Proprio tra il 217 ed il 220 giunge a Roma Alcibiade da Apamea, per portare nella capitale il pensiero gnostico giudeocristiano degli Elcasaiti, derivato dal pensiero Ebionita. Direi che anche questa é una ulteriore suggestiva coincidenza che, almeno per quello che ho letto, mi sembra essere sfuggita anche agli studiosi che hanno proposto una lettura gnostica degli affreschi.

L’affresco della parete di fondo del primo ambiente

Dopo quello che ritengo essere l’affresco della Utlima Cena nella parete destra, già descritto nel precedente articolo, quello di Gesù come Pastore che legge un rotolo alle capre e dell’ingresso di Gesú in Gerusalemme, per completare l’analisi degli affreschi del primo ambiente non resta che analizzare quelli della parete di fondo.

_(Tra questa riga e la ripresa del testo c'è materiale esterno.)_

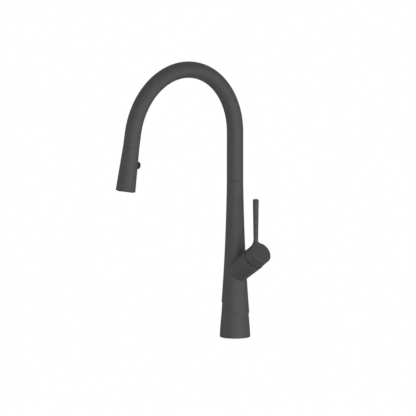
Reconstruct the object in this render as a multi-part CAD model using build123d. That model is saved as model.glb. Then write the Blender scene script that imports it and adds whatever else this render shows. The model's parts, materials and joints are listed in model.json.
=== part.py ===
from build123d import *
import os
from math import cos, sin, radians, sqrt

# Pull-down kitchen faucet with a high gooseneck spout and a side lever.
# Millimetres. Origin: centre of the base's underside, on the deck. +Z up, the spout
# reaches towards -Y and the lever's valve boss points to +X.

# ---- deck and base -------------------------------------------------------------------
BASE_RADIUS = 24.0
BASE_TOP_RADIUS = 20.2
BASE_EDGE_ROUND = 1.2
DECK_THICKNESS = 20.0
SHANK_RADIUS = 16.0
SHANK_BORE = 13.5
SHANK_BOTTOM = -52.0
SHANK_TOP = 22.0
REGISTER_RADIUS = 16.5
REGISTER_LENGTH = 18.0
CORE_LOW_RADIUS = 19.3
CORE_HIGH_RADIUS = 17.4
CORE_STEP = 26.0
CORE_BOTTOM = 2.0
LIP_ROUND = 0.4
SEAM_GAP = 0.3
SEAM_TURN = 5.0
SEAM_LINE = (
    (32.0, 18.0), (21.4, 34.9), (16.5, 40.6), (10.6, 44.6), (0.3, 50.2), (-15.6, 56.1), (-32.0, 59.5),
)
FIT = 0.05
CLEAR = 0.3

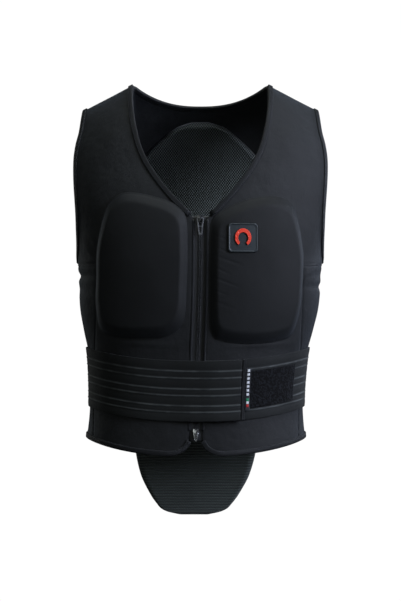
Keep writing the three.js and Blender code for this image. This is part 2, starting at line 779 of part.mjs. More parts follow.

L’affresco è diviso in due parti che raffigurano cinte murarie a due diversi livelli di altezza riconoscibili per la differente grandezza prospettica delle mura e dei personaggi.

A destra abbiamo un podere con una triplice cinta, al centro due alberi di ulivo, nella palizzata circostante 3 personaggi in tonaca bianca cui uno in tonaca rossa insegna, con un muro esterno con due personaggi. Eccetto per i due personaggi esterni, penso sia compatibile con una raffigurazione dell’episodio del Getsemani.

Anche la città a destra dell’affresco, mostra una triplice cinta, sebbene ,irregolare. Nell’atrio di mezzo, più ampio un personaggio centrale insegna a quelli che lo circondano.

È una raffigurazione di Gesù che parla al Tempio?

Conclusione

Cocludiamo qui la nostra analisi degli affreschi interessantissimi dell’Ipogeo degli Aureli.

Riteniamo di aver fornito una serie di importanti prove dell’inquadramento gnostico, ed in particolare gnostico giudeo-cristiani, del ciclo pittorico fornendo anche un preciso contesto storico: la predicazione di Alcibiade di Apamea a Roma, che avviene proprio nel ristretto arco di tempo nel quale l’Ipogeo fu realizzato ed affrescato.